* [Set exercise]:
Go through the listing below and list every line with "body".

* [Dataset content]:
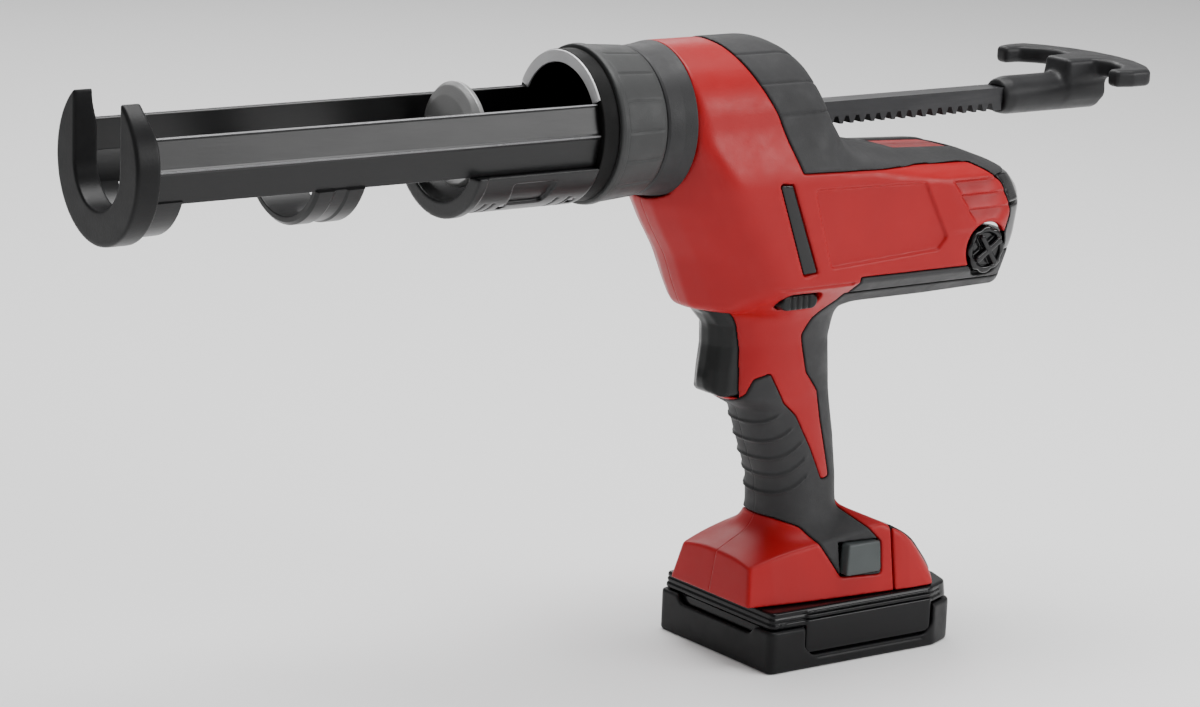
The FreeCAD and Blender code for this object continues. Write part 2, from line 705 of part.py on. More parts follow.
def make_cross_shafts():
    """The upper shaft drives the rack. The lower one carries power up from the bevel gears."""
    module = number("rack_module")
    train = number("train_module")
    slack = 0.12
    upper = shaft_centre("upper_shaft")
    lower = shaft_centre("lower_shaft")
    bore = number("shaft_radius")
    pinion = gear_outline(12, 6 * module, 1.5, 1.7, math.pi * module / 2 - 2 * slack, math.pi / 2)
    shape_node(spur_gear("y", pinion, (-4.5, 4.5), upper, bore), "rack_pinion")
    tooth = math.pi * train / 2 - slack
    wheel = gear_outline(32, 16 * train, 1.2, 1.7, tooth, -math.pi / 2)
    lightening = [rod_shape("y", 4.2, (11, 18), (upper[0] + 14.5 * math.cos(turn),
                                                 upper[1] + 14.5 * math.sin(turn)))
                  for turn in [math.pi * (step + 0.5) / 3 for step in range(6)]]
    shape_node(spur_gear("y", wheel, (12, 17), upper, bore + 0.06).cut(lightening), "clutch_gear")
    small = gear_outline(12, 6 * train, 1.2, 1.7, tooth, math.pi / 2 + math.pi / 12)
    shape_node(spur_gear("y", small, (11.5, 17.5), lower, bore), "idler_pinion")
    node(cylinder("y", "shaft_radius", ("-12", "22"), ("shaft_place", "upper_shaft")), "pinion_shaft")
    node(cylinder("y", "shaft_radius", ("-12", "22"), ("shaft_place", "lower_shaft")), "lay_shaft")
    dogs = [rod_shape("y", 1.8, (10, 11.5), (upper[0] + 6.6 * math.cos(turn), upper[1] + 6.6 * math.sin(turn)))
            for turn in [2 * math.pi * step / 3 for step in range(3)]]
    sleeve = rod_shape("y", 9.0, (5.2, 10), upper).fuse(dogs)
    shape_node(sleeve.cut(rod_shape("y", bore, (4, 12), upper)), "clutch_ring")

    centres = [("shaft_place", "upper_shaft"), ("shaft_place", "lower_shaft")]
    bearings = []
    plates = []
    for span in (("-12", "-8"), ("18.5", "22")):
        for centre in centres:
            bearings.append(ring("y", "bearing_radius", "shaft_radius + 0.05", span, centre))
        plate = box(("shaft_place - 14", "shaft_place + 14"), span, ("lower_shaft - 13", "upper_shaft + 11"))
        holes = [cylinder("y", "bearing_radius + 0.02", ("-30", "30"), centre) for centre in centres]
        plates.append(cut(plate, *holes))
    bearings.append(ring("x", "9", "shaft_radius + 0.05", ("318", "323"), ("0", "lower_shaft")))
    node(fuse(*bearings), "shaft_bearings")
    node(fuse(*plates), "gear_plates")


def make_bevel_gears():
    """Two bevel gears turn the motor's axis through a right angle."""
    module = number("bevel_module")
    place = number("shaft_place")
    height = number("lower_shaft")
    wheel_radius = 12 * module
    pinion_radius = 6 * module
    tooth = math.pi * module / 2 - 0.2
    small = 0.66
    cone = math.atan2(wheel_radius, pinion_radius)
    wheel = gear_outline(24, wheel_radius, 0.8, 1.15, tooth, 0.0, cone)
    loft = Part.makeLoft([face_wire(wheel, "y", pinion_radius, (place, height)),
                          face_wire(wheel, "y", pinion_radius * small, (place, height), small)], True, True)
    back = rod_shape("y", wheel_radius - 1.15 / math.cos(cone), (pinion_radius, 10.8), (place, height))
    wheel_solid = loft.fuse(back)
    shape_node(wheel_solid.cut(rod_shape("y", number("shaft_radius"), (0, 20), (place, height))), "bevel_gear")
    cone = math.atan2(pinion_radius, wheel_radius)
    pinion = gear_outline(12, pinion_radius, 0.8, 1.15, tooth, math.pi / 2 + math.pi / 12, cone)
    loft = Part.makeLoft([face_wire(pinion, "x", place + wheel_radius, (0, height)),
                          face_wire(pinion, "x", place + wheel_radius * small, (0, height), small)], True, True)
    shape_node(loft, "bevel_pinion")


def make_planetary():
    """One planetary stage between the motor and the bevel pinion."""
    module = number("planet_module")
    orbit = number("orbit_radius")
    height = number("lower_shaft")
    tooth = math.pi * module / 2 - 0.06
    tall = 0.8 * module
    deep = 1.05 * module
    pins = []
    for index, label in enumerate(("planet_a", "planet_b", "planet_c")):
        turn = math.pi / 2 + 2 * math.pi * index / 3
        centre = (orbit * math.cos(turn), height + orbit * math.sin(turn))
        corners = gear_outline(18, 9 * module, tall, deep, tooth, turn + math.pi / 18)
        shape_node(spur_gear("x", corners, (328.2, 336.2), centre, 2.06), label)
        pins.append(rod_shape("x", 2.0, (327.4, 337), centre))
    disc = rod_shape("x", 15.2, (323.6, 327.6), (0, height))
    hub = rod_shape("x", number("shaft_radius"), (315, 324), (0, height))
    shape_node(disc.fuse([hub] + pins), "planet_carrier")
    hollow = gear_outline(48, 24 * module, deep, tall, math.pi * module / 2 + 0.06,
                          math.pi / 2 + math.pi / 48)
    case = rod_shape("x", 22.0, (327.9, 337.6), (0, height))
    shape_node(case.cut(spur_gear("x", hollow, (327, 339), (0, height), 0)), "ring_gear")
    sun = gear_outline(12, 6 * module, tall, deep, tooth, math.pi / 2)
    teeth = spur_gear("x", sun, (328.2, 337), (0, height), 0)
    shaft = rod_shape("x", 2.5, (336.5, 412.5), (0, height))
    commutator = rod_shape("x", 5.0, (385, 391), (0, height))
    shape_node(teeth.fuse([shaft, commutator]), "rotor_shaft")


def make_motor():
    """A brushed motor: can, magnets, slotted core, end bell and a fan."""
    centre = ("0", "lower_shaft")
    can = cut(cylinder("x", "19", ("338", "392"), centre), cylinder("x", "17.4", ("339.5", "393"), centre),
              cylinder("x", "5", ("337", "341"), centre))
    node(can, "motor_can")
    arcs = cut(ring("x", "17.35", "13.6", ("345", "385"), centre),
               box(("344", "386"), ("-20", "20"), ("lower_shaft - 3", "lower_shaft + 3")))
    node(arcs, "motor_magnets")
    core = ring("x", "12.9", "2.5", ("347", "383"), centre)
    slots = []
    height = number("lower_shaft")
    for index in range(5):
        turn = 2 * math.pi * index / 5
        place = (str(9.6 * math.cos(turn)), "%g" % (height + 9.6 * math.sin(turn)))
        slots.append(cylinder("x", "2.4", ("346", "384"), place))
    node(cut(core, *slots), "rotor_core")
    bell = cut(fuse(cylinder("x", "19", ("392", "395.5"), centre), cylinder("x", "7", ("395", "402"), centre)),
               cylinder("x", "2.56", ("391", "403"), centre))
    node(bell, "motor_end_bell")
    fan = body("cooling_fan")
    pad(fan, "YZ", [("%g" % (17 * math.cos(turn)), "lower_shaft + %g" % (17 * math.sin(turn)))
                    for turn in [math.pi * step / 12 for step in range(24)]], "1.4", lift="404")
    blade = fan_blade(fan)
    blades = fan.newObject("PartDesign::PolarPattern", "blades")
    blades.Originals = [blade]
    blades.Axis = (blade.Profile[0], ["N_Axis"])
    blades.Angle = 360.0
    blades.Occurrences = 9
    fan.Tip = blades
    doc.recompute()
    hub_hole = fan.newObject("PartDesign::Pocket", "hub_hole")
    outline = sketch_on(fan, "YZ", [("%g" % (2.5 * math.cos(turn)), "lower_shaft + %g" % (2.5 * math.sin(turn)))
                                    for turn in [math.pi * step / 12 for step in range(24)]])
    hub_hole.Profile = outline
    hub_hole.Type = 1
    hub_hole.Midplane = True


def fan_blade(fan):
    """One straight blade. The outline's origin is lowered to the motor's axis for the pattern."""
    sketch = sketch_on(fan, "YZ", [("6", "-0.5"), ("16.5", "-0.5"), ("16.5", "0.5"), ("6", "0.5")])
    sketch.setExpression("AttachmentOffset.Base.z", bound("405"))
    sketch.setExpression("AttachmentOffset.Base.y", bound("lower_shaft"))
    feature = fan.newObject("PartDesign::Pad", "blade")
    feature.Profile = sketch
    bind(feature, Length="6")
    return feature


# ---------------------------------------------------------------- controls

def make_trigger():
    """The trigger slides back into the grip and its stem works the switch."""
    face = [("trigger_front + 2", "trigger_top"), ("trigger_front + 3", "-88"),
            ("trigger_front + 2", "-97"), ("trigger_front + 1", "-107"), ("trigger_front", "-114"),
            ("trigger_front + 3", "-118.5"), ("trigger_front + 8", "trigger_foot"),
            ("trigger_front + 17", "trigger_foot"), ("trigger_front + 17", "trigger_top")]
    side = prism("XZ", face, ("-trigger_half", "trigger_half"))
    plan = prism("XY", both_sides([("trigger_front", "5"), ("trigger_front + 3", "9.5"),
                                   ("trigger_front + 8", "trigger_half"),
                                   ("trigger_front + 18", "trigger_half")]), ("-130", "-70"))
    stem = box(("trigger_front + 16", "trigger_front + 29"), ("-4", "4"), ("-104", "-92"))
    node(fuse(common(side, plan), stem), "trigger")
    node(cut(box(("320", "338"), ("-8", "8"), ("-112", "-88")),
             box(("319", "322"), ("-5", "5"), ("-105", "-91"))), "trigger_switch")


def make_controls():
    reach = number("button_half")
    shape_node(button_prism(0, -reach, reach), "lock_button")
    dial = body("speed_dial")
    lobes = []
    for step in range(48):
        turn = 2 * math.pi * step / 48
        radius = 0.93 + 0.07 * math.cos(8 * turn)
        lobes.append(("dial_place + dial_radius * %.4f" % (radius * math.cos(turn)),
                      "dial_height + dial_radius * %.4f" % (radius * math.sin(turn))))
    pad(dial, "XZ", lobes, "9.4", lift="29.4")
    spindle = [("dial_place + %.4f" % (2.9 * math.cos(turn)), "dial_height + %.4f" % (2.9 * math.sin(turn)))
               for turn in [math.pi * step / 8 for step in range(16)]]
    pad(dial, "XZ", spindle, "8", lift="22")
    node(box(("dial_place - 8", "dial_place + 8"), ("-21.6", "-19.6"),
             ("dial_height - 8", "dial_height + 8")), "dial_switch")
    node(box(("322", "360"), ("-17", "17"), ("-189", "-187.4")), "control_board")
    node(box(("298.5", "304"), ("-18", "18"), ("-203", "-197")), "terminal_block")
    for label, side in (("left_latch", -1), ("right_latch", 1)):
        plate = prism("XZ", [("339", "-196"), ("355", "-196"), ("355", "-183"), ("341", "-183")],
                      sorted_span(side, 29.5, 34.6))
        tail = box(("343", "351"), sorted_span(side, 23.4, 30), ("-193", "-187"))
        node(fuse(plate, tail), label)


# ---------------------------------------------------------------- battery

def tray_plan(wall):
    """The tray's outline, with the back corners rounded off, a wall's thickness further in."""
    half = "pack_half - %s" % wall
    return both_sides([("pack_front + %s" % wall, half + " - 2.5"), ("pack_front + 2.5 + %s" % wall, half),
                       ("pack_back - 17", half), ("pack_back - 6.5 - %s * 0.7" % wall, half + " - 4.5"),
                       ("pack_back - 1.5 - %s" % wall, half + " - 12"),
                       ("pack_back - %s" % wall, half + " - 19")])


def make_battery():
    """A slide pack: glossy case, matt tray with corner guards, and five cells lying across."""
    top = prism("XY", both_sides([("294.5", "28"), ("300", "34.5"), ("307", "36.6"),
                                  ("387", "37"), ("396", "31"), ("400.5", "18")]), ("-213", "pack_top"))
    lower = prism("XY", tray_plan("2.3"), ("pack_bottom + 2.6", "-212.9"))
    tongue = box(("306", "392"), ("-22", "22"), ("pack_top - 0.1", "-196.2"))
    room = box(("301.5", "393"), ("-34", "34"), ("pack_bottom + 2", "-209.5"))
    node(cut(fuse(top, lower, tongue), room), "battery_case")
    shell = prism("XY", tray_plan("0"), ("pack_bottom", "-213.6"))
    inside = prism("XY", tray_plan("2.25"), ("pack_bottom + 2.5", "-200"))
    side_gap = box(("pack_front + 17", "pack_back - 17"), ("-50", "50"), ("-226", "-200"))
    front_dip = box(("pack_front - 5", "pack_front + 5"), ("-26", "26"), ("-218", "-200"))
    rear_dip = box(("pack_back - 5", "pack_back + 5"), ("-26", "26"), ("-218", "-200"))
    node(cut(shell, inside, side_gap, front_dip, rear_dip), "battery_tray")
    cells = []
    for index in range(5):
        place = "310.7 + %d * 2.03 * cell_radius" % index
        cells.append(cylinder("y", "cell_radius", ("-32.5", "32.5"), (place, "-219.3")))
    node(fuse(*cells), "battery_cells")


def main():
    make_carriage()
    make_collar()
    make_shells()
    make_bushings()
    make_rod()
    make_piston()
    make_handle()
    make_cross_shafts()
    make_bevel_gears()
    make_planetary()
    make_motor()
    make_trigger()
    make_controls()
    make_battery()
    doc.recompute()

    for item in doc.Objects:
        if "Invalid" in item.State or "Error" in item.State:
            raise RuntimeError("%s did not recompute: %s" % (item.Label, item.State))
    os.makedirs("parts", exist_ok=True)
    for item in nodes:
        if item.Shape.isNull() or not item.Shape.isValid():
            raise RuntimeError("%s has no valid shape" % item.Label)
        item.Shape.exportStep("parts/%s.step" % item.Label)
        print("%-18s %2d solid(s) %10.1f mm3" % (item.Label, len(item.Shape.Solids), item.Shape.Volume))
    print("%d nodes" % len(nodes))


main()
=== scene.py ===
import json
import math

import bmesh
import bpy
import numpy as np
from mathutils import Matrix, Vector


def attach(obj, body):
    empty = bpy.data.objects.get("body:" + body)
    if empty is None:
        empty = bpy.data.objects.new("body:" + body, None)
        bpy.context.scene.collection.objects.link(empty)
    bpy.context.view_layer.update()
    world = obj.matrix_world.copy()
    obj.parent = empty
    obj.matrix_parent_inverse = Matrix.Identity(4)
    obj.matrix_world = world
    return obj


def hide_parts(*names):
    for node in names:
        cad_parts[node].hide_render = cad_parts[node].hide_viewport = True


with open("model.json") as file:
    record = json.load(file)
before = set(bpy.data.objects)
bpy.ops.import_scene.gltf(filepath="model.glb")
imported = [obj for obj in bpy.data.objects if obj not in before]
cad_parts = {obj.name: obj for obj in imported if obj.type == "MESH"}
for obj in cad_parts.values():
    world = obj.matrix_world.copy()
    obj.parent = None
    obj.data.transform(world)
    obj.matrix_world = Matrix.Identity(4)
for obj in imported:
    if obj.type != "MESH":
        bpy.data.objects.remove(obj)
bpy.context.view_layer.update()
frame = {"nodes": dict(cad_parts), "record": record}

# Battery caulking gun. Shapes are written in the tool's own layout, in mm: u runs back from the
# nose cap's front face, y is across with the dial on -y, and w is height above the barrel's axis.
NODES = frame["nodes"]
TO_FRAME = np.array((-346.0, 0.0, 232.0))
MM = 0.001
FINE = 0.6  # sampling step of the largest solids, in mm
TURN = 2 * math.pi
MOST_TRIANGLES = 185000
SIDES = (("right", False), ("left", True))  # solids are built on +y, and mirrored for the left


# --- meshes

def framed(points):
    """Places layout points, in mm, in the frame, in metres."""
    return (np.asarray(points, float) + TO_FRAME) * MM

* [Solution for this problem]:
    fan = body("cooling_fan")
    dial = body("speed_dial")
def attach(obj, body):
    empty = bpy.data.objects.get("body:" + body)
        empty = bpy.data.objects.new("body:" + body, None)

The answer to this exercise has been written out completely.